Objections to the Metamorphic Theory considered.—It
has been objected to the metamorphic theory that the crystalline
schists contain a considerable proportion of potash and soda,
whilst the sedimentary strata out of which they are supposed to
have been formed are usually wanting in alkaline matter. But this
reasoning proceeds on mistaken data, for clay, marl, shale, and
slate often contain a considerable proportion of alkali, so much so
as to make them frequently unfit to be burnt into bricks or
pottery, and the Old Red Sandstone in Forfarshire and other parts
of Scotland, derived from disintegration of granite, contains much
triturated feldspar rich in potash.

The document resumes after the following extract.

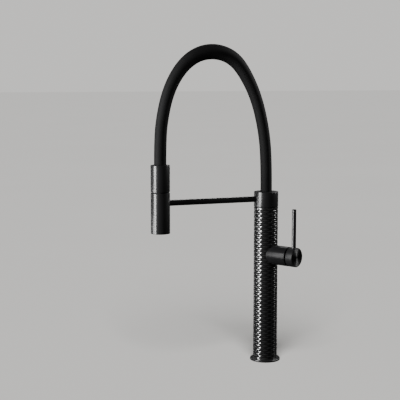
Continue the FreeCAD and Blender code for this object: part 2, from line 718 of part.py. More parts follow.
def check_document():
    """Stop if any object failed or any sub-part has no sound shape."""
    for item in doc.Objects:
        if {"Invalid", "Error"} & set(item.State):
            raise RuntimeError(f"{item.Label} failed: {item.State}")
    for name, item in nodes.items():
        if item.Shape.isNull() or not item.Shape.isValid():
            raise RuntimeError(f"{name} has no valid shape")
        if item.Label != name:
            raise RuntimeError(f"{name} was renamed {item.Label}")


def main():
    os.makedirs("parts", exist_ok=True)
    fill_sheet()
    for make in (
        deck_fixing, column, water_pipes, valve_block, handle_stub, cartridge, valve_rotor,
        sliding_disc, handle, swivel_base, swivel_top, spout_arm, hose, hose_end, spray_head,
    ):
        make()
    doc.recompute()
    check_document()
    for name, item in nodes.items():
        item.Shape.exportStep(f"parts/{name}.step")
    print(f"{len(nodes)} sub-parts written")


main()
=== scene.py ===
import math

import bmesh
import bpy
from bpy.props import FloatProperty, FloatVectorProperty, IntProperty, PointerProperty
from mathutils import Matrix, Vector


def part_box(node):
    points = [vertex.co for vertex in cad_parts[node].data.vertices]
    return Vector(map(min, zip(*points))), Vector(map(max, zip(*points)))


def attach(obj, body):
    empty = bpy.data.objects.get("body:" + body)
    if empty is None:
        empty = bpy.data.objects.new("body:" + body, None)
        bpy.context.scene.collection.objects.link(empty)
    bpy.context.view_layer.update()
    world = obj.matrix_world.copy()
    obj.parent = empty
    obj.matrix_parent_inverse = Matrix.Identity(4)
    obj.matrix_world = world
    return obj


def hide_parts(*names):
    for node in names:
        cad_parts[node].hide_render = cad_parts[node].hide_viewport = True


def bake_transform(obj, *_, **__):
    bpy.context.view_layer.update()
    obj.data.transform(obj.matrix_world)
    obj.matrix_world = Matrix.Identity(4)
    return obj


bl_info = {
    "name": "Woven Column Faucet",
    "version": (1, 0, 0),
    "blender": (4, 5, 0),
    "location": "3D View > Sidebar > Faucet",
    "description": "Builds the finished pieces of a pull-down kitchen faucet on its CAD frame",
    "category": "Add Mesh",
}

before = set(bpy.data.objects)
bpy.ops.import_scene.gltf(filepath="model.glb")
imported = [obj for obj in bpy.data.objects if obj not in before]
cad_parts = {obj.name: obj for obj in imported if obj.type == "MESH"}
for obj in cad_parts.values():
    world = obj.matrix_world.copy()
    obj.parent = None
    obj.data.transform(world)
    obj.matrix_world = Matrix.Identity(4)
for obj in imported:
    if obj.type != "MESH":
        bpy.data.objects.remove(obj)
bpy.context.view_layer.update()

MM = 0.001
ROUND_SIDES = 128
SMOOTH_ANGLE = math.radians(32)

# Points closer than this are one point.
NEAR = 0.004 * MM

# Clearances: a close fit, an easy fit, the room at the bottom of a hole, a visible gap.
CLOSE_FIT = 0.05 * MM
EASY_FIT = 0.1 * MM
HOLE_ROOM = 0.2 * MM
GAP = 0.3 * MM

# The rounding of an edge that is hardly seen, and the radius of the small flat in the
# middle of a turned end.
SMALL_EDGE = 0.3 * MM
CENTRE = 0.8 * MM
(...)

In the common salt by which
strata are often largely impregnated, as in Patagonia, much soda is
present, and potash enters largely into the composition of fossil
sea-weeds, and recent analysis has also shown that the
carboniferous strata in England, the Upper and Lower Silurian in
East Canada, and the oldest clay-slates in Norway, all contain as
much alkali as is generally present in metamorphic rocks.
Another objection has been derived from the alternation of
highly crystalline strata with others less crystalline. The heat,
it is said, in its ascent from below, must have traversed the less
altered schists before it reached a higher and more crystalline
bed. In answer to this, it may be observed, that if a number of
strata differing greatly in composition from each other be
subjected to equal quantities of heat, or hydrothermal action,
there is every probability that some will be much more fusible or
soluble than others. Some, for example, will contain soda, potash,
lime, or some other ingredient capable of acting as a flux or
solvent; while others may be destitute of the same elements, and so
refractory as to be very slightly affected by the same causes. Nor
should it be forgotten that, as a general rule, the less
crystalline rocks do really occur in the upper, and the more
crystalline in the lower part of each metamorphic series.